begin INFORMATION GIVEN
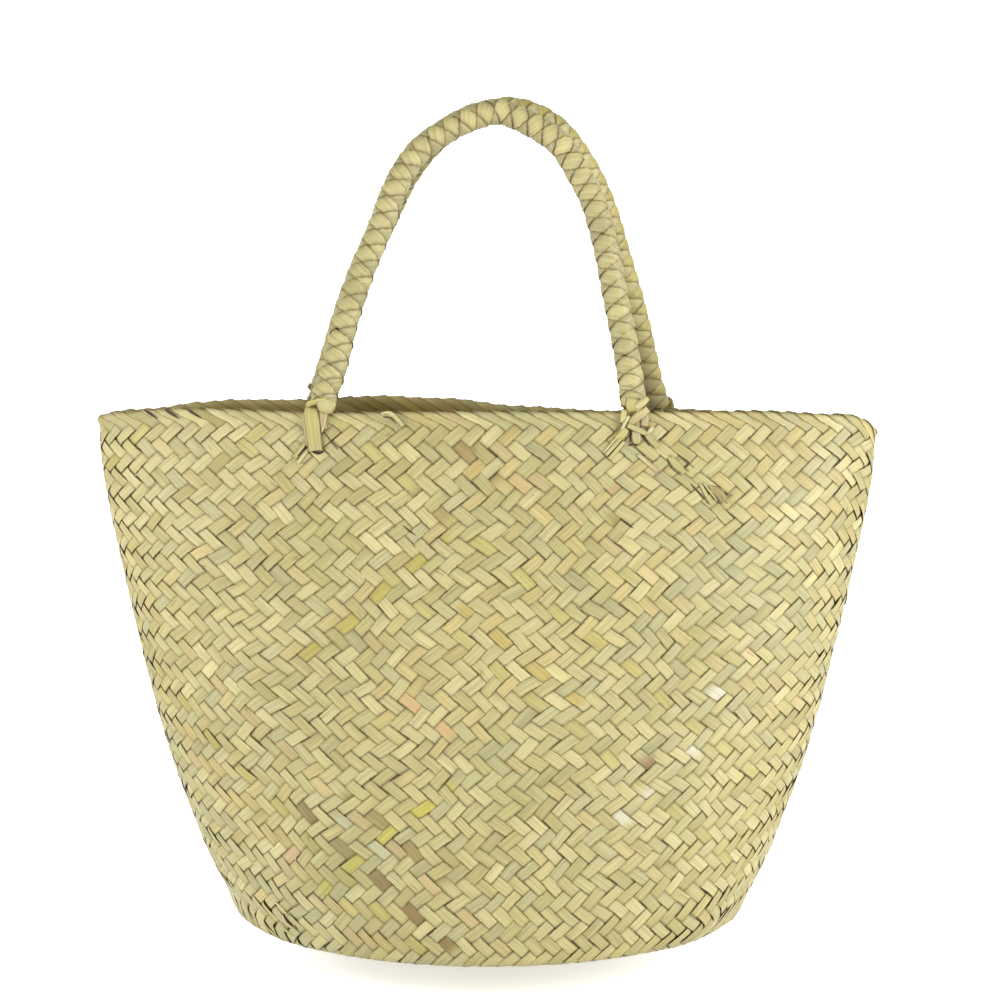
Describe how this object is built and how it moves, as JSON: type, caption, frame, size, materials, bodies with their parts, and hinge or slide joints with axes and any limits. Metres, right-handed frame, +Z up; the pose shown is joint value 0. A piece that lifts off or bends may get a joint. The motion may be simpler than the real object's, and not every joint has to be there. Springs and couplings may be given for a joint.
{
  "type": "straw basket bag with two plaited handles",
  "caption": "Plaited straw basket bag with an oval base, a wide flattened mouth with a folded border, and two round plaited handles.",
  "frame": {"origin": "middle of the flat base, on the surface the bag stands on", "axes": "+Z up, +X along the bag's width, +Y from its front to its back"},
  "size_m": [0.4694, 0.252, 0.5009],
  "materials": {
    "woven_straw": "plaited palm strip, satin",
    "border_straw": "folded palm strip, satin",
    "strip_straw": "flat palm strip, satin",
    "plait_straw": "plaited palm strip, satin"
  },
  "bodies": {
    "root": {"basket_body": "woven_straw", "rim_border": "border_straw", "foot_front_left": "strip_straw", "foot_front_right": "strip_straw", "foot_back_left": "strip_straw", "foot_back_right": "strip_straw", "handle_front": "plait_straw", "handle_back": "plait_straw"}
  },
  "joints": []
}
end INFORMATION GIVEN
begin INFORMATION GIVEN
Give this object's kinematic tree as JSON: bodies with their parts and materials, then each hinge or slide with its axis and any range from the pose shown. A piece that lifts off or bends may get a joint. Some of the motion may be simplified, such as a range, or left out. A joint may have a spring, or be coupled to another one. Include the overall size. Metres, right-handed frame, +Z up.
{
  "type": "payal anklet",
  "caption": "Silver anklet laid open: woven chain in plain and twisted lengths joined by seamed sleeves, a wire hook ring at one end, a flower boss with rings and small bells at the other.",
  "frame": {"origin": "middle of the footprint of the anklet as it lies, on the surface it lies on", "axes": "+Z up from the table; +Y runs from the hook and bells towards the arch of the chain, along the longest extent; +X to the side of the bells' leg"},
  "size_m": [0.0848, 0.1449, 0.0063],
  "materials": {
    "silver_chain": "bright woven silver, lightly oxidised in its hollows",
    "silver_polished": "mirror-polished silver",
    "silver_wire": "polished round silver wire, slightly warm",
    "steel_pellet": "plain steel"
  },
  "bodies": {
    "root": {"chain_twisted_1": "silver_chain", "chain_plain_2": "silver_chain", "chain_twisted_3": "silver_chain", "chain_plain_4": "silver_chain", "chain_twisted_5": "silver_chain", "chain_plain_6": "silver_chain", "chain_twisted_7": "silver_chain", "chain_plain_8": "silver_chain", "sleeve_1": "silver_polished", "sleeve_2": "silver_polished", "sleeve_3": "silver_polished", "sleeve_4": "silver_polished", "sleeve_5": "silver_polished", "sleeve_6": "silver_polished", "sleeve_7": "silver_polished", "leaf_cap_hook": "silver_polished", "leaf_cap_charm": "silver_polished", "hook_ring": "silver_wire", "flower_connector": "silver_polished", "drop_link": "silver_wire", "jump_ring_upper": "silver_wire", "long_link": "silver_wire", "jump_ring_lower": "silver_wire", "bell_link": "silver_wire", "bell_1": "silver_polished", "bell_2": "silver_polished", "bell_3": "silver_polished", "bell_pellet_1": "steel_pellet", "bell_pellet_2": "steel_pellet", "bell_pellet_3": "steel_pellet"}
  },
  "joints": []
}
end INFORMATION GIVEN
- STATED GOAL: Pull out every line of the entries that includes the word "frame".

- TASK OUTPUT:
Describe how this object is built and how it moves, as JSON: type, caption, frame, size, materials, bodies with their parts, and hinge or slide joints with axes and any limits. Metres, right-handed frame, +Z up; the pose shown is joint value 0. A piece that lifts off or bends may get a joint. The motion may be simpler than the real object's, and not every joint has to be there. Springs and couplings may be given for a joint.
  "frame": {"origin": "middle of the flat base, on the surface the bag stands on", "axes": "+Z up, +X along the bag's width, +Y from its front to its back"},
Give this object's kinematic tree as JSON: bodies with their parts and materials, then each hinge or slide with its axis and any range from the pose shown. A piece that lifts off or bends may get a joint. Some of the motion may be simplified, such as a range, or left out. A joint may have a spring, or be coupled to another one. Include the overall size. Metres, right-handed frame, +Z up.
  "frame": {"origin": "middle of the footprint of the anklet as it lies, on the surface it lies on", "axes": "+Z up from the table; +Y runs from the hook and bells towards the arch of the chain, along the longest extent; +X to the side of the bells' leg"},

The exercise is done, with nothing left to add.